Quelle autre issue parfois, que la mort qu’on se donne ; ultime effort pour se séparer de l’autre, qui vous ignore et vous étouffe et finit par vous écraser. Est ce la marque d’une fatalité à laquelle le genre humain ne saurait échapper ?
Eh bien Non.
« Mon premier désir, mon premier souhait, mon premier projet fut de prier. Dire le kaddish (que son nom soit magnifié et sanctifié !). Dire le kaddish fut ma première pensée d’homme libre. La première impulsion, la première parole ». Premières pensées d’Elie WIESEL au sortir de l’enfer de Buchenwald. Reconnaissance d’une dette ? Dette de la survie au sortir de l’abîme ? N’est ce pas plutôt le sentiment de parenté, de proximité de l’autre, d’être avec l’Autre, qui transfigure le mal ; sentiment du lien retrouvé, expression de la réalité d’une relation vivante ? S’extraire du mal subi, et déjà d’une dette à payer, culpabilité sournoise, aussitôt remise, se redresser dans son dénuement, dénudé, hagard, mais debout. Eh bien, Oui. « Heureux vous les pauvres car le Royaume de Dieu est à vous ». Vous, chacun de vous. Jésus s’est laissé toucher par le lépreux, il a guéri le jour du sabbat ; il a écouté le centurion romain ; une prostituée l’a couvert de parfum dans la maison d’un religieux ; il a prêté attention à la femme étrangère. Jésus bouleverse les codes sociaux : « La béatitude n’est pas une loi qui désigne le bien et le mal ». Elle annonce un royaume où les pauvres sont rois. Non il n’y a pas de vertu dans la misère, mais la béatitude est un chemin qui mène à l’appauvrissement intérieur », souligne Antoine NOUIS .

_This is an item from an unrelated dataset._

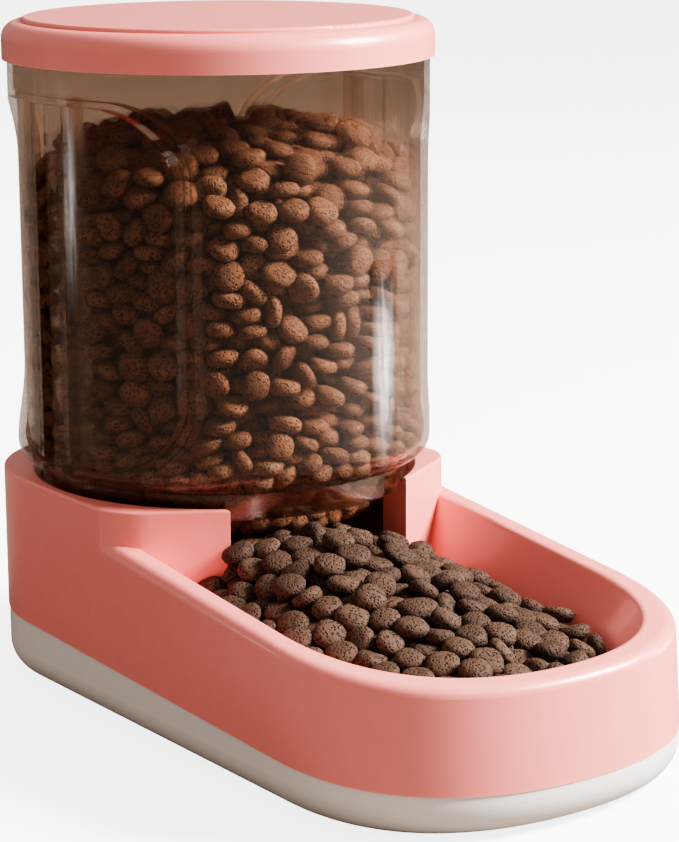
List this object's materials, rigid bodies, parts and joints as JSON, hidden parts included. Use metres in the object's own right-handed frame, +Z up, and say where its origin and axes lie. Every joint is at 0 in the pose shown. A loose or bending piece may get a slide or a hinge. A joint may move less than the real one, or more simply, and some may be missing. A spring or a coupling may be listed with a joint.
{
  "type": "gravity pet feeder",
  "caption": "Gravity feeder for dry pet food: a lidded clear barrel hopper stands in the collar of a long round-fronted bowl, closed below by a shallow tray.",
  "frame": {"origin": "centre of the feeder's bounding box on the surface it stands on", "axes": "+Z up, the bowl's front points along -Y, symmetric about the plane X = 0"},
  "size_m": [0.1842, 0.3386, 0.289],
  "materials": {
    "pink_shell": "satin moulded ABS with a faint grain",
    "white_tray": "satin moulded ABS",
    "clear_amber": "clear smoky amber plastic, polished",
    "ramp_plastic": "satin moulded ABS",
    "lid_pink": "satin moulded ABS with a faint grain",
    "seal_silicone": "translucent white silicone",
    "foot_rubber": "matt black rubber",
    "screw_steel": "zinc-plated steel"
  },
  "bodies": {
    "base": {"bowl_shell": "pink_shell", "feed_ramp": "ramp_plastic", "base_tray": "white_tray", "base_screws": "screw_steel", "ramp_screws": "screw_steel", "foot_front_left": "foot_rubber", "foot_front_right": "foot_rubber", "foot_rear_left": "foot_rubber", "foot_rear_right": "foot_rubber"},
    "hopper": {"hopper_barrel": "clear_amber", "hopper_outlet": "clear_amber"},
    "lid": {"lid_shell": "lid_pink", "lid_disc": "lid_pink", "lid_seal": "seal_silicone"}
  },
  "joints": [
    {"name": "hopper_lift", "type": "slide", "parent": "base", "child": "hopper", "axis": [0, 0, 1], "range_m": [0, 0.12]},
    {"name": "lid_lift", "type": "slide", "parent": "hopper", "child": "lid", "axis": [0, 0, 1], "range_m": [0, 0.08]}
  ]
}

Par ce renversement complet de perspective, Jésus nous invite à la pauvreté : c’est à dire à une vraie liberté vis à vis de l’argent. Comme le rappelle à nouveau le Qohéleth : « Doux est le sommeil de l’ouvrier qu’il ai mangé peu ou beaucoup, mais la satiété du riche ne le laissera pas dormir » : vivre les mains ouvertes, dans la seule grâce de Dieu, c’est s’inscrire dans la gratitude du don. Se libérer du pouvoir pervers de l’argent, c’est s’ouvrir le chemin de la pauvreté intérieure, qui conduit au partage et au don gratuit. Gratitude et générosité. Etre pauvre au sens de la béatitude, ce n’est pas être « béat » mais être avec les pauvres, ici et maintenant..
Marie le redit avec force, au début de l’évangile de Luc « Il est intervenu de toute la force de son bras ; il a dispersé les hommes à la pensée orgueilleuse ; il a jeté les puissants à bas de leurs trônes, et il a élevé les humbles ; les affamés, il les a comblé de biens, et les riches il les a renvoyés les mains vides ».

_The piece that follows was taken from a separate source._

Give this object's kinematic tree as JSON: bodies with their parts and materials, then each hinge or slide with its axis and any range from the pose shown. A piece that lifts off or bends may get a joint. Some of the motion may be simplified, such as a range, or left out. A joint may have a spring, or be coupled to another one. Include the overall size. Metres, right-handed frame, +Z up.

Jésus par sa parole, nous libère. Par la promesse du salut, il nous ouvre à la joie. C’est notre joie, d’être avec l’autre tous les autres dans une alliance de justice et d’amour ; celle la même, qui réalise ici et maintenant le royaume de Dieu.
Accepter notre pauvreté intérieure c’est tout à la fois reconnaître nos suffisances et nos insuffisances, nos abus et nos manques et faire confiance à l’Autre. Nous voilà parvenus au terme de ce court moment de méditation . Comment répondre à la question posée : « Suis je, sommes nous à notre place pour prendre à notre compte les béatitudes de Luc dans un monde de déshérités, et d’exclus ? ». Non. Non si repus de nos richesses, de nos avoirs, de nos pouvoirs, si riches de nos savoirs et de nos certitudes, nous sommes incapables de descendre dans la plaine, de nous arrêter dans nos rues, à la rencontre des autres et d’accepter l’aide de ceux que nous regardons de haut. Nous sommes les malheureux des béatitudes.
Oui. Oui si pauvres de cœur, les yeux ouverts sur le monde, confiants et enracinés dans la parole des béatitudes, nous trouvons en Jésus le fondement de notre vie, et la joie du royaume »Je te loue, Père, Seigneur du ciel et de la terre, d’avoir caché cela aux sages et aux intelligents et de l’avoir révélé aux tous petits. Oui Père c’est ainsi que tu en as disposé dans ta bienveillance ».
Alors oui ou non ?
Ce serait trop simple, n’est ce pas. Toute la Bible, Ancien et Nouveau Testaments réunis, est là pour témoigner de ce combat incessant entre le oui et le non. Nous sommes, ce oui et ce non. Le reconnaître, c’est reconnaître notre condition d’homme. Alors, sortir de nous mêmes, faire confiance à l’Autre, c’est à cela que nous sommes appelés. « Ne vous inquiétez pas pour votre vie de ce que vous mangerez ni pour votre corps de quoi vous le vêtirez… Votre Père sait que vous en avez besoin. Cherchez plutôt son Royaume, et cela vous sera donné par surcroît ».